Morris notes that there has been a lack of clarity around the costs of the program, even though an Australian Energy Market Commission report last year found it was adding just 0.03c/kWh to consumer costs, based on the deployment estimates at the time. This compared to an extra 3c/kWh for transmission costs. “It’s hard to understand how the government could be factoring in negative growth in the solar industry – either they don’t understand or there is something else going on.”
Another startling aspect of the QREP document was the lack of ambition for other renewables, particularly solar thermal. The document takes great pride in noting that Queensland will play host to the 250MW Solar Dawn solar thermal project in Chinchilla, one of the Solar Flagships projects to which the state government is contributing $70 million, and the 44MW solar boost project at the neighbouring Kogan Creek coal-fired generator.
Its projections for 2020, however, suggest that apart from these two projects only 6MW more solar thermal will be constructed over the next decade. If the only reason to build the two solar thermal projects is as a show piece and a photo opportunity, rather than a key step to develop a new industry, then they would probably be better off not doing at all.
The Queensland state clearly has little hope of geothermal and ocean energy – despite its warm words about those technologies – predicting there will be 5MW of geothermal by 2020, up from 0.8MW now (it hosts the only geothermal energy plant in Australia, the 20-year facility at Birdsville), and zero ocean energy. In 2008, the QREP had predicted 250MW of geothermal by 2020.
It has also downgraded its outlook for wind, from 750MW to 600MW. The irony is that it could have gotten a whole lot more from a single project, the proposed 750MW Kennedy Wind Farm, but after meekly submitting to Xstrata’s decision to opt for a gas-fired gas plant in Mt Isa rather than supporting the $1.5 billion CopperString transmission project, the future of the Kennedy wind farm – which could have been Australia’s largest – is now in doubt.
Embarassingly for the state, the QREP reveals that not a single wind turbine has been added in the last 3 years (it has only 12MW of wind), the amount of biomass has actually reduced slightly (it is forecast to rise to 550MW from 405MW now), and there has been no new hydro, geothermal or any other renewable energy source, apart from solar PV and solar hot water, in the past three years.
Meanwile, down south
In contrast to Queensland’s lack of ambition, the ACT – as mentioned last week – is forging ahead with plans to introduce the nation’s first feed in tariff for large scale solar, with the rate to be set by a reverse auction among rival project developers.
About 150 solar industry types gathered in Canberra on Friday for a briefing on the plans which will see 40MW of large scale solar installed in the first stage.. All developers will first need to meet minimum qualification standards to ensure that the auction is not derailed by low ball bids that have no credibility.

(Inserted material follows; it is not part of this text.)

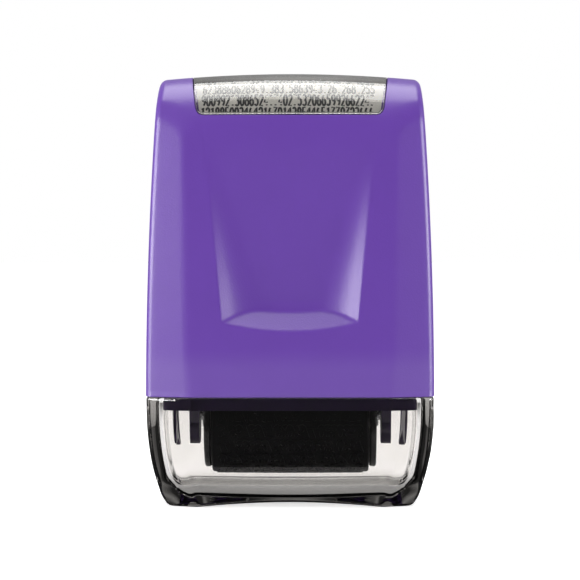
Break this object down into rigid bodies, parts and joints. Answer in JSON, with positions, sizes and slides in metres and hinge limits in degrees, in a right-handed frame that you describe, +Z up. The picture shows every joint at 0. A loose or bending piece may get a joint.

Those that can demonstrate quickly that they have the technical prowess and financial support to deliver a project will be invited into a “fast-track” auction that could offer up to 20MW of installed capacity for auction. This could be decided by mid-year. Any capacity not taken up in this accelerated auction will be retained along with the other 20MW for a further auction.
The ACT hopes ultimately to install 210MW of large scale solar through this method, although later rounds could be opened to other technologies, depending on the territory’s needs at the time.
The government also said it would minimize costs of the project by introducing a “contract for difference”. This means that the ACT government would pay the difference between the prevailing wholesale price and the tariff set by the auction. The project developers would also surrender renewable energy certificates to the government, further reducing its obligation. This differs from rooftop solar tariffs, where the entire cost of the tariff is passed on to consumers, setting in train a huge debate in the industry about the fairness of such tariffs, and which costs should be met by consumers, retailers and distributors.
“I think this is the best way to go for the market,” said Warwick Johnston, an analyst and managing director of Sunwiz Consulting. He said there many challenges to be overcome to ensure it was implemented correctly, but “I think this is the most enlightened thing that any Australian government has done – it has gone a long way to addressing the most significant obstacles in the most cost effective way.”